Among the 50 land-grant universities, however, K-State is 42nd in faculty salaries. Wefald's plan calling for increases for each of the next three years for staff and faculty of 7.6 percent is on the legislative table.
Snyder and the football team adopted the library. The spring football game netted $19,000 in revenue; it was given to the library. Snyder has faculty members on his television show. He gives them seats in the press box. "This is just great," he smiles.
Wefald has broad-based faculty support. According to Pete Cooper, a civil engineering professor at K-State for 33 years, Wefald is "well-regarded by the faculty and there is an appreciation of his efforts, including drawing favorable attention to the university." While good professors are hired away, many choose to stay, and Dr. Cooper says, "I have to conclude they like it here."
Dr.

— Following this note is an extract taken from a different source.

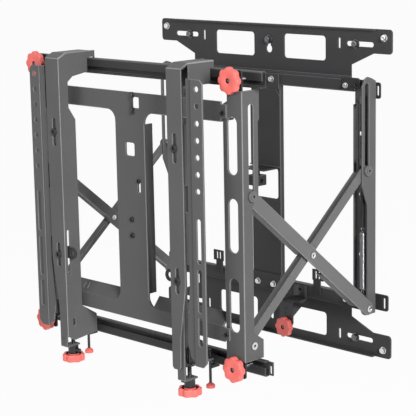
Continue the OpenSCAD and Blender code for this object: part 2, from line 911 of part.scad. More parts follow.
module cross_plate() {
    color(steel) {
        face_plate(channel_front, sheet) cross_plate_outline();
        both_sides() {
            box([web_half, -channel_front - eps, low_bar_high + web_fillet + 4],
                [web_half - sheet, -web_flange_back, top_bar_low - web_fillet]);
            box([web_half + web_fillet + 2, -channel_front - eps, top_bar_low],
                [bar_half - 3, -flange_back, top_bar_low + sheet]);
            low_bar_flange();
            box([web_half, -channel_front - eps, low_bar_low],
                [bar_half - 3, -channel_front + 10, low_bar_low + sheet]);
        }
    }
}

// Screws of the cross plate: two round heads on the web, one in the keyhole, four at the ends
module cross_plate_screws() {
    head_y = plate_front + 0.2;
    color(dark_steel) {
        for (z = stud_heights) {
            along_y(0, z, head_y, head_y + 2.4, 9);
            along_y(0, z, channel_front - 4, head_y + 0.1, 5);
        }
        along_y(key_x, 46, head_y, head_y + 2.4, 8);
        along_y(key_x, 46, channel_front - 4, head_y + 0.1, 5);
        for (s = [-1, 1], z = end_screws) {
            along_y(s * (channel_edge + 5), z, head_y, head_y + 2, 7.5);
            along_y(s * (channel_edge + 5), z, channel_back - 2, head_y + 0.1, 4);
        }
    }
}

// Upright latch rod on the upper bar, with a small head at each end
module latch_rod() {
    color(black) {
        along_z(rod_x, rod_y, rod_low, rod_high, rod_d);
        along_z(rod_x, rod_y, rod_low - 2, rod_low + eps, rod_d + 1.2);
        along_z(rod_x, rod_y, rod_high - eps, rod_high + 2, rod_d + 1.2);
    }
}

// Two clips that guide the latch rod on the cross plate
module rod_clips() {
    color(black) for (z = [rod_low + 6, rod_high - 5.5])
        difference() {
            union() {
                box([rod_x - rod_d, -plate_front - 0.2, z - 2], [rod_x + rod_d, -rod_y, z + 2]);
                along_z(rod_x, rod_y, z - 2, z + 2, rod_d + 1.5);
            }
            along_z(rod_x, rod_y, z - 3, z + 3, rod_d + 2 * fit);
        }
}

// Plates that carry the depth screws, one behind the end of each front channel
module rail_bracket() {
    back = channel_back - 0.2;
    difference() {
        face_plate(back - 2.5, 2.5) difference() {
            round_area([204.5, 168], [234.5, rail_high_edge + 3], 4);
            slot_up(face_slot_x, 172, 190, 6);
        }
        along_y(screw_x, screw_z, back - 4, back + 1, screw_d + 2 * fit);
    }
    difference() {
        along_y(screw_x, screw_z, back - 6, back - 2.5 + eps, 12);
        along_y(screw_x, screw_z, back - 7, back, screw_d + 2 * fit);
    }
}

module rail_brackets() {
    color(dark_steel) both_sides() {
        rail_bracket();
        mirror([0, 0, 1]) rail_bracket();
    }
}

// Section of the upper screen rail as Y and Z, open to the front
module screen_rail_section(ledge) {
    front = screen_rail_y;
    back = front - rail_depth;
    area([-back, rail_low_edge], [-back - rail_t, rail_high_edge]);
    area([-back, rail_high_edge - rail_t], [-front, rail_high_edge]);
    area([-front, rail_high_edge - 13.6], [-front + rail_t, rail_high_edge]);
    area([-back, rail_low_edge], [-front - ledge, rail_low_edge + rail_t]);
}

module screen_rail(ledge) {
    difference() {
        side_plate(-screen_rail_half, 2 * screen_rail_half) screen_rail_section(ledge);
        for (s = [-1, 1])
            along_y(s * screw_x, screw_z, screw_end, screen_rail_y + 6, screw_d + 1.2);
    }
}

module screen_rail_top() {
    color(steel) screen_rail(3);
}

// The lower rail is the same rail turned over, with a slotted tab at each end
module screen_rail_bottom() {
    color(steel) mirror([0, 0, 1]) {
        screen_rail(0);
        for (s = [-1, 1])
            difference() {
                box([s * (screen_rail_half - 4), -screen_rail_y + rail_depth, rail_low_edge + 1],
                    [s * (screen_rail_half + 9.5), -screen_rail_y + rail_depth - rail_t, rail_high_edge - 2]);
                face_plate(screen_rail_y - rail_depth - 5, 12)
                    slot_up(s * (screen_rail_half + 5), rail_low_edge + 7, rail_high_edge - 4, 4);
            }
    }
}

// Nuts on the screen rails that the depth screws turn in
module rail_nuts() {
    back = screen_rail_y - rail_depth - rail_t - 0.2;
    color(zinc) for (s = [-1, 1], t = [-1, 1])
        difference() {
            translate([s * screw_x, -back + 0.3 - rail_t, t * screw_z]) rotate([-90, 0, 0])
                translate([0, 0, rail_t]) cylinder(d = 12.6, h = nut_t - 1, $fn = 6);
            along_y(s * screw_x, t * screw_z, back - 8, back + 4, screw_d + 2 * fit);
        }
}

// Depth knob with its screw
module depth_knob(s, t) {
    translate([s * screw_x, -knob_front + depth_knob_t, t * screw_z]) rotate([90, 0, 0])
        lobed_knob(depth_knob_d, depth_knob_t, 8, 11, 7.5, 0);
    along_y(s * screw_x, t * screw_z, screw_end, knob_front - 4, screw_d);
}

module depth_knob_top_left() {
    color(coral) depth_knob(-1, 1);
}

module depth_knob_top_right() {
    color(coral) depth_knob(1, 1);
}

module depth_knob_low_left() {
    color(coral) depth_knob(-1, -1);
}

module depth_knob_low_right() {
    color(coral) depth_knob(1, -1);
}

// Inner side of a hook channel as Y and Z, with the hook that hangs on the upper rail
module hook_side_outline() {
    clear = 1;
    rail_front = screen_rail_y + 3 + clear;
    rail_back_y = screen_rail_y - rail_depth - clear;
    difference() {
        polygon([[-hook_front, -222], [-hook_front, web_top], [-347, hook_top], [-hook_rear, hook_top],
            [-hook_rear, 214], [-rail_back_y, 214], [-rail_back_y, rail_high_edge + clear],
            [-rail_front, rail_high_edge + clear], [-rail_front, 206], [-333, 201], [-hook_neck, 193],
            [-hook_neck, 152], [-hook_back, 132], [-hook_back, -176], [-screen_rail_y - 1.5, -196],
            [-screen_rail_y - 1.5, -226], [-hook_front + 14, -232]]);
        slot_up(-353.5, -121, -46, 5);
        slot_up(-347, -208, -194, 5);
    }
}

// Outer cheek of the hook as Y and Z
module hook_cheek_outline() {
    clear = 1;
    rail_front = screen_rail_y + 3 + clear;
    polygon([[-347, 205], [-347, hook_top], [-cheek_rear, hook_top],
        [-cheek_rear, rail_high_edge + clear], [-rail_front, rail_high_edge + clear], [-rail_front, 205]]);
}

module hook_channel() {
    face_plate(hook_front - hook_t, hook_t) difference() {
        polygon([[hook_x, -222], [hook_x, web_top], [hook_out, web_top], [hook_out, -95],
            [hook_out - 12.5, -175], [hook_out - 14, -222], [hook_out - 17, -226], [hook_x + 3, -226]]);
        slot_up(height_x + 1, 91.5, 136.5, 8.4);
        slot_up(height_x + 1, -107, -67, 8.4);
    }
    side_plate(hook_x, hook_t) hook_side_outline();
    side_plate(hook_out - hook_t, hook_t) hook_cheek_outline();
    side_plate(hook_x, hook_w) polygon([[-hook_front, web_top], [-hook_front + 3, web_top - 2],
        [-347 + 1, hook_top - hook_t], [-cheek_rear, hook_top - hook_t], [-cheek_rear, hook_top],
        [-347, hook_top]]);
    difference() {
        box([hook_x, -hook_front + hook_t + 6, -222], [hook_x + 26, -screen_rail_y - 1.5, -219]);
        along_z(height_x, height_y, -230, -210, 9.4);
        along_z(pull_x, pull_y, -230, -210, 6);
        box([hook_x + 5, -hook_front, -230], [hook_x + 30, -347.3, -210]);
    }
}

module hook_channel_left() {
    color(steel) on_side(-1) hook_channel();
}

module hook_channel_right() {
    color(steel) on_side(1) hook_channel();
}

// Plate with the screen's mounting holes, its joggled strip and the tongue inside the channel
module hole_plate() {
    strip = 173;
    step = 2.5;
    face_plate(hole_plate_y - hole_plate_t, hole_plate_t) difference() {
        polygon([[strip - 1, -213], [strip - 1, 218], [hole_plate_edge - 5, 218], [hole_plate_edge, 213],
            [hole_plate_edge, -205], [hole_plate_edge - 8, -213]]);
        for (i = [0:hole_count - 1]) translate([hole_x, hole_top_z - i * hole_pitch]) circle(d = hole_d);
        slot_up(hole_x, -54.1, 13.3, hole_d);
        slot_up(hole_x, -128.8, -62.7, hole_d);
        slot_up(hole_x, -180.6, -135.9, hole_d);
    }
    face_plate(hole_plate_y - hole_plate_t - step, hole_plate_t + 0.5)
        polygon([[hole_plate_x, -95], [hole_plate_x, 218], [strip, 218], [strip, -213],
            [plate_lean_x + 6, -200], [plate_lean_x, -175]]);
    inner = hook_front - hook_t - 1;
    face_plate(inner - 2.5, 2.5) difference() {
        union() {
            area([hook_x + 7, -244], [hook_x + 23, 180]);
            area([hook_x + 7, 60], [hole_plate_x + 6, 150]);
            area([hook_x + 7, -60], [hole_plate_x + 6, 20]);
        }
        for (z = [114, -87]) translate([height_x + 1, z]) circle(d = 5.2);
        slot_up(height_x + 1, 0, 30, 6);
    }
    difference() {
        box([hook_x + 7, -inner + 2.5 - eps, -244], [hook_x + 23, -height_y + 9, -241]);
        along_z(height_x, height_y, -246, -240, 8);
    }
}

module hole_plate_left() {
    color(steel) on_side(-1) hole_plate();
}

module hole_plate_right() {
    color(steel) on_side(1) hole_plate();
}

// Guide bolts of a hole plate, through the upright slots of the hook channel
module guide_bolts(s) {
    on_side(s) for (z = [114, -87]) {
        along_y(height_x + 1, z, hook_front + 0.3, hook_front + 2.6, 12);
        along_y(height_x + 1, z, hook_front - hook_t - 6, hook_front + 0.4, 5);
        translate([height_x + 1, -hook_front + hook_t + 3.7, z]) rotate([-90, 0, 0])
            cylinder(d = 9.2, h = 3.4, $fn = 6);
    }
}

module guide_bolts_left() {
    color(dark_steel) guide_bolts(-1);
}

module guide_bolts_right() {
    color(dark_steel) guide_bolts(1);
}

// Height knob with its collar and screw
module height_knob(s) {
    on_side(s) {
        translate([height_x, -height_y, height_z - height_knob_t])
            lobed_knob(height_knob_d, height_knob_t, 7, 12, height_knob_d * 0.7, height_knob_d * 0.5);
        along_z(height_x, height_y, height_z - eps, -195, 7);
    }
}

module height_knob_left() {
    color(coral) height_knob(-1);
}

module height_knob_right() {
    color(coral) height_knob(1);
}

// Collar over a height knob, with a small wing that points inwards
module height_collar(s) {
    on_side(s) difference() {
        union() {
            along_z(height_x, height_y, height_z + seat, -244.3, 17);
            box([height_x - 15, -height_y - 3, height_z + 5], [height_x, -height_y + 3, height_z + 9.5]);
            translate([height_x - 15, -height_y, height_z + 5]) cylinder(d = 6, h = 4.5);
        }
        along_z(height_x, height_y, height_z - 1, -240, 7 + 2 * fit);
    }
}

module height_collar_left() {
    color(black) height_collar(-1);
}

module height_collar_right() {
    color(black) height_collar(1);
}

// Pull rod: button below, catch finger behind the lower rail above
module pull_rod(s) {
    finger_y = screen_rail_y - rail_depth - 1;
    on_side(s) {
        translate([pull_x, -pull_y, button_z - 8]) {
            cylinder(d = button_d, h = 4.5);
            translate([0, 0, 4.5]) cylinder(d1 = button_d, d2 = 6, h = 3.5);
        }
        along_z(pull_x, pull_y, button_z - 1, -205, 4.4);
        difference() {
            box([pull_x - 3, -pull_y, -236], [pull_x + 3, -finger_y + 4, -rail_high_edge - 1]);
            box([pull_x - 4, -pull_y - 4, -rail_high_edge - 1], [pull_x + 4, -finger_y, -200]);
        }
        box([pull_x - 3, -finger_y, -rail_high_edge - 2], [pull_x + 3, -finger_y + 4, -221]);
    }
}

module pull_rod_left() {
    color(black) pull_rod(-1);
}

module pull_rod_right() {
    color(black) pull_rod(1);
}

// Ring tab that slides in the slot on the inner side of a hook channel
module lock_tab(s) {
    z = -83;
    y = 353.5;
    on_side(s) {
        face_plate(y - 1.6, 3.2) difference() {
            union() {
                translate([hook_x - 9.5, z]) circle(d = 19);
                area([hook_x - 9.5, z - 9.5], [hook_x - 0.4, z + 9.5]);
                area([hook_x - 1, z - 6], [hook_x + 6, z + 6]);
            }
            translate([hook_x - 9.5, z]) circle(d = 9.5);
        }
        box([hook_x + hook_t + 0.3, -y + 4, z - 10], [hook_x + hook_t + 2.5, -y - 2, z + 10]);
    }
}

module lock_tab_left() {
    color(dark_steel) lock_tab(-1);
}

module lock_tab_right() {
    color(dark_steel) lock_tab(1);
}

wall_plate_top();
wall_plate_bottom();
wall_rail_left();
wall_rail_right();
cross_channel_top();
cross_channel_bottom();
wall_column();
column_cover();
latch_catch();
corner_gussets();
cable_tabs();
wall_bolts();
spring_anchors();
spring_left();
spring_right();
lock_bracket();
lock_knob();
arm_a_left();
arm_a_right();
arm_b_left();
arm_b_right();
wall_pivot_pins();
centre_pin_left();
centre_pin_right();
front_pivot_pins();
slider_pin_a_left();
slider_pin_a_right();
slider_pin_b_left();
slider_pin_b_right();
spring_link_left();
spring_link_right();
front_channel_left();
front_channel_right();
cross_plate();
cross_plate_screws();
latch_rod();
rod_clips();
rail_brackets();
screen_rail_top();
screen_rail_bottom();
rail_nuts();
depth_knob_top_left();
depth_knob_top_right();
depth_knob_low_left();
depth_knob_low_right();
hook_channel_left();
hook_channel_right();
hole_plate_left();
hole_plate_right();
guide_bolts_left();
guide_bolts_right();
height_knob_left();
height_knob_right();
height_collar_left();
height_collar_right();
pull_rod_left();
pull_rod_right();
lock_tab_left();
lock_tab_right();
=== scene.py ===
"""Finishes a pull-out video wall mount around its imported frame.

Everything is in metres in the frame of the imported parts: X along the wall, Y into the wall, Z up.
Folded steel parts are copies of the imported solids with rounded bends. Pins, screws, knobs and
springs are surfaces worked out here from two parameters.
"""

import json
import math

import bmesh
import bpy
import numpy as np
from bpy.props import FloatProperty, FloatVectorProperty, IntProperty, PointerProperty
from mathutils import Matrix, Vector
from mathutils.bvhtree import BVHTree
from mathutils.geometry import intersect_point_line

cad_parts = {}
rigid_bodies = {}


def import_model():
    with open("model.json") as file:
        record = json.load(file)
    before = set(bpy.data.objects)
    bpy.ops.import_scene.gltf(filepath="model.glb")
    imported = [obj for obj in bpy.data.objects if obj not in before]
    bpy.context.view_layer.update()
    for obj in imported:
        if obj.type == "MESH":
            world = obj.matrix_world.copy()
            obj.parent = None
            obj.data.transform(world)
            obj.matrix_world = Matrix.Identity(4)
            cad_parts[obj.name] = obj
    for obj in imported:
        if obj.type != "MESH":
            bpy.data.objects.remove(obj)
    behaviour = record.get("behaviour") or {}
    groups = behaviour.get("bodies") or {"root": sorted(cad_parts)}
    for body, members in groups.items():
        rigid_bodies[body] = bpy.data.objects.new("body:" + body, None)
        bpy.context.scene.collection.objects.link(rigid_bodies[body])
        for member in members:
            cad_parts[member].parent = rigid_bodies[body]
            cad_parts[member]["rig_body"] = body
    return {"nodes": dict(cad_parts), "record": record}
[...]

Burtis, communications professor, agrees. "I just don't hear people complaining." He says even the student paper praised Wefald when he passed 10 years as president. "That," Burtis says, "is pretty weird."
There's a starry gathering on campus announcing a $50 million drive for academic-scholarship money. There is music and fireworks and, of course, Wefald. He cannot contain himself: "Is this a magical night for Kansas State or what?" The crowd cheers.
Indeed, on this magical night, it's obvious that Kansas State succeeds because it's a place where the power is in the passion. And The Desk is clean.